# GIVEN PROBLEM:
Starting at the line that contains "make_feet()" and stopping at the line that contains "record = json.load(file)", repeat every line exactly, the two end lines included, and nothing else.

# GIVEN INFORMATION:
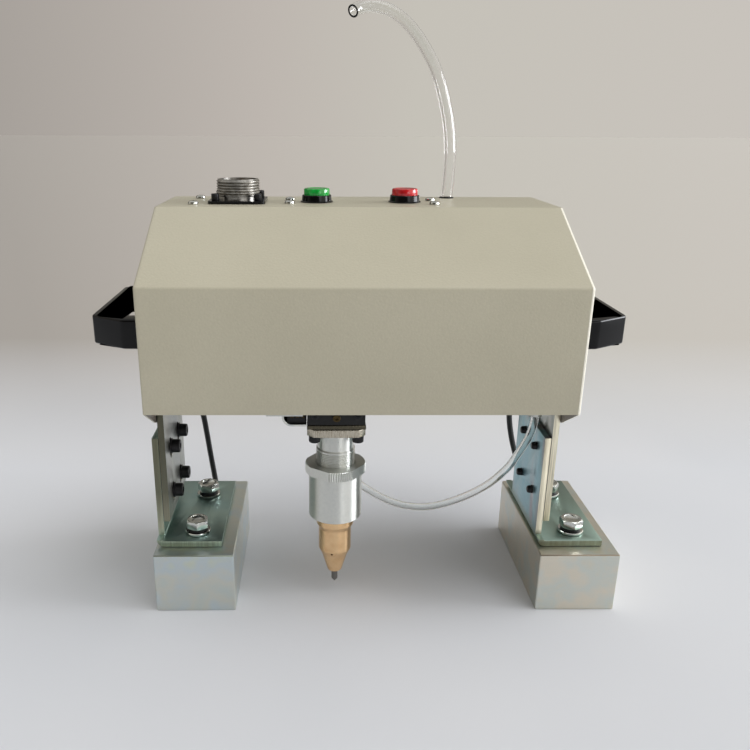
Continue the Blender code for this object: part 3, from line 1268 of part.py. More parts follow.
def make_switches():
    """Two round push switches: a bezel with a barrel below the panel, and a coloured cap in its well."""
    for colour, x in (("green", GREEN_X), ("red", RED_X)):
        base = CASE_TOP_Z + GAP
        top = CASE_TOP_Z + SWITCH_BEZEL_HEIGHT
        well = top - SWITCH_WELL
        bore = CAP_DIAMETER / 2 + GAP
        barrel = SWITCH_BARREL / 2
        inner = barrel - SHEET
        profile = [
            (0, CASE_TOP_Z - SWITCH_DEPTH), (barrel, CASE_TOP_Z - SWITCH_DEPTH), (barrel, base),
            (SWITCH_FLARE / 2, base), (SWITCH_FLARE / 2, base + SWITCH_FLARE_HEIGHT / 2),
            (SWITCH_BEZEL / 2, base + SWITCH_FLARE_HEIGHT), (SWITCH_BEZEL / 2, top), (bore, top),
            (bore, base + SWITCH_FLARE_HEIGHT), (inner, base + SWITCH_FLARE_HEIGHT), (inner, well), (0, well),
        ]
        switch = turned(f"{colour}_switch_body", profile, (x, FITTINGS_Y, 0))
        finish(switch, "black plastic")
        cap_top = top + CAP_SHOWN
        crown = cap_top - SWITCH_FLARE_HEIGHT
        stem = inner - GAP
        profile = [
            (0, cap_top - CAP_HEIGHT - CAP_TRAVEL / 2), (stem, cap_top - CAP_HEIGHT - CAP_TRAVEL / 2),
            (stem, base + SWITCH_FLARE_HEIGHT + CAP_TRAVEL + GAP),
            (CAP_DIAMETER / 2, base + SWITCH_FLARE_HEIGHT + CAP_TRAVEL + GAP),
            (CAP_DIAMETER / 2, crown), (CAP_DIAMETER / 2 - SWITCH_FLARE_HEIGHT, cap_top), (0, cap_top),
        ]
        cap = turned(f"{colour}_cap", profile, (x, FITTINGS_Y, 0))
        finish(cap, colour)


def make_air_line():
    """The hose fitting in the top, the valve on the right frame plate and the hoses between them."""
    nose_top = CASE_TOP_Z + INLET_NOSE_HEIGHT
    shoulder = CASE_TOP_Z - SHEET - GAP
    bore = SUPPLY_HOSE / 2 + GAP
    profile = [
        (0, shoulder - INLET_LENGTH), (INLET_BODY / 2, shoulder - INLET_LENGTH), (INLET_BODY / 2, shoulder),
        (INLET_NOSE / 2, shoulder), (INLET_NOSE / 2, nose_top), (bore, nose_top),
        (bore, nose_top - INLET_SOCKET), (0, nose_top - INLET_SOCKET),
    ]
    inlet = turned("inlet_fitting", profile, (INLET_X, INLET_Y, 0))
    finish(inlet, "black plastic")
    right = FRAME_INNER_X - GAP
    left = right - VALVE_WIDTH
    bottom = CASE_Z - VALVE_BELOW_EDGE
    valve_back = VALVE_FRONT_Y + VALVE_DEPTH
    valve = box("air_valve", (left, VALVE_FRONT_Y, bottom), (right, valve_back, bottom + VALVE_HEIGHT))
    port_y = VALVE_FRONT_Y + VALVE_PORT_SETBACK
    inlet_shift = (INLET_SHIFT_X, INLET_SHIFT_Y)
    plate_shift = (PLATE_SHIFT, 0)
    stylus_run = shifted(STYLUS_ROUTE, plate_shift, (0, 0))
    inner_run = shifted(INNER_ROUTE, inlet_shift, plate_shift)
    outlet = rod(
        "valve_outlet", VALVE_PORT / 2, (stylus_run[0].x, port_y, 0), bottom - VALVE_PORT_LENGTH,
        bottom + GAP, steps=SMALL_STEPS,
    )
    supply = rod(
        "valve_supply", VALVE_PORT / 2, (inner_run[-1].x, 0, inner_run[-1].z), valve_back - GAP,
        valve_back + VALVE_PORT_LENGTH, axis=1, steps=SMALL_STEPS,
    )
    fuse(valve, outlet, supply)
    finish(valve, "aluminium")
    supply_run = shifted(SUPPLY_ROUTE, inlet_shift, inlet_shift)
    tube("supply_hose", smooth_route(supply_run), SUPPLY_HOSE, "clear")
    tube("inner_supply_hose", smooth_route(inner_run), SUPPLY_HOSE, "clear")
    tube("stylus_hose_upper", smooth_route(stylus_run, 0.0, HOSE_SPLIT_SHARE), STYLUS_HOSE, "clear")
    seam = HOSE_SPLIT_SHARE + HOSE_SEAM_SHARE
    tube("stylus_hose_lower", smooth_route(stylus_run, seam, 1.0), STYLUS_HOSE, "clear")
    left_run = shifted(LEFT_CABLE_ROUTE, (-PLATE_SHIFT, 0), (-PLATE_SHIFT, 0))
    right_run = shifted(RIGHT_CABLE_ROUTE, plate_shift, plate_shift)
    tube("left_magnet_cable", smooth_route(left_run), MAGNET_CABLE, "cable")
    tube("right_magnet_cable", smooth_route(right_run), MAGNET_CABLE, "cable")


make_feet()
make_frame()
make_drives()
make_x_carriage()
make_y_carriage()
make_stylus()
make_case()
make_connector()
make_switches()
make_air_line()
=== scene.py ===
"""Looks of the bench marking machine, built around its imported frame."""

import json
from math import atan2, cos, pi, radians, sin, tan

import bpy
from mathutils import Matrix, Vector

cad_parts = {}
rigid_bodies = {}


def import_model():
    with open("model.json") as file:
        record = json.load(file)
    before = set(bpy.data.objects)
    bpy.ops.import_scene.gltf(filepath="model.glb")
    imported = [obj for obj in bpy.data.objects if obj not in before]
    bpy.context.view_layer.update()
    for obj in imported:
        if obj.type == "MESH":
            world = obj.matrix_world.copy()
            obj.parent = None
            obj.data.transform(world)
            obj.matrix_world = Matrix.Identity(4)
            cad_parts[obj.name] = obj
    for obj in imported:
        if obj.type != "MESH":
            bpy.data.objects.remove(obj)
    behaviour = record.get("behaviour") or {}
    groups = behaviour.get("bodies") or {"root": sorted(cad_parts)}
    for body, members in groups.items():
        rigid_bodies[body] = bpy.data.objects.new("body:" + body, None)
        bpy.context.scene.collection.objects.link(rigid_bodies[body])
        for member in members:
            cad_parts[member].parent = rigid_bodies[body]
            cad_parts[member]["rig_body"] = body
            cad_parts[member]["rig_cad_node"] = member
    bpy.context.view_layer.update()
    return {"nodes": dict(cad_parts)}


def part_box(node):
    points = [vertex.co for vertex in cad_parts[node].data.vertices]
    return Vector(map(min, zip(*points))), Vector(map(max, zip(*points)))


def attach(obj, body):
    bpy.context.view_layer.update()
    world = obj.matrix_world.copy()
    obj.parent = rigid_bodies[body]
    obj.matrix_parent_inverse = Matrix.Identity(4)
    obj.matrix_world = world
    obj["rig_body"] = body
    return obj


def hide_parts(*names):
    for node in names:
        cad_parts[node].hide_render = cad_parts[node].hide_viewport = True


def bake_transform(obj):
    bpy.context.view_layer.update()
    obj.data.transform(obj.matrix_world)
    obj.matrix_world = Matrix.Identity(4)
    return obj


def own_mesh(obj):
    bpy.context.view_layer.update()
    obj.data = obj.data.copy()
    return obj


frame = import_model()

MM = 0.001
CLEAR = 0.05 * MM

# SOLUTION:
make_feet()
make_frame()
make_drives()
make_x_carriage()
make_y_carriage()
make_stylus()
make_case()
make_connector()
make_switches()
make_air_line()
=== scene.py ===
"""Looks of the bench marking machine, built around its imported frame."""

import json
from math import atan2, cos, pi, radians, sin, tan

import bpy
from mathutils import Matrix, Vector

cad_parts = {}
rigid_bodies = {}


def import_model():
    with open("model.json") as file:
        record = json.load(file)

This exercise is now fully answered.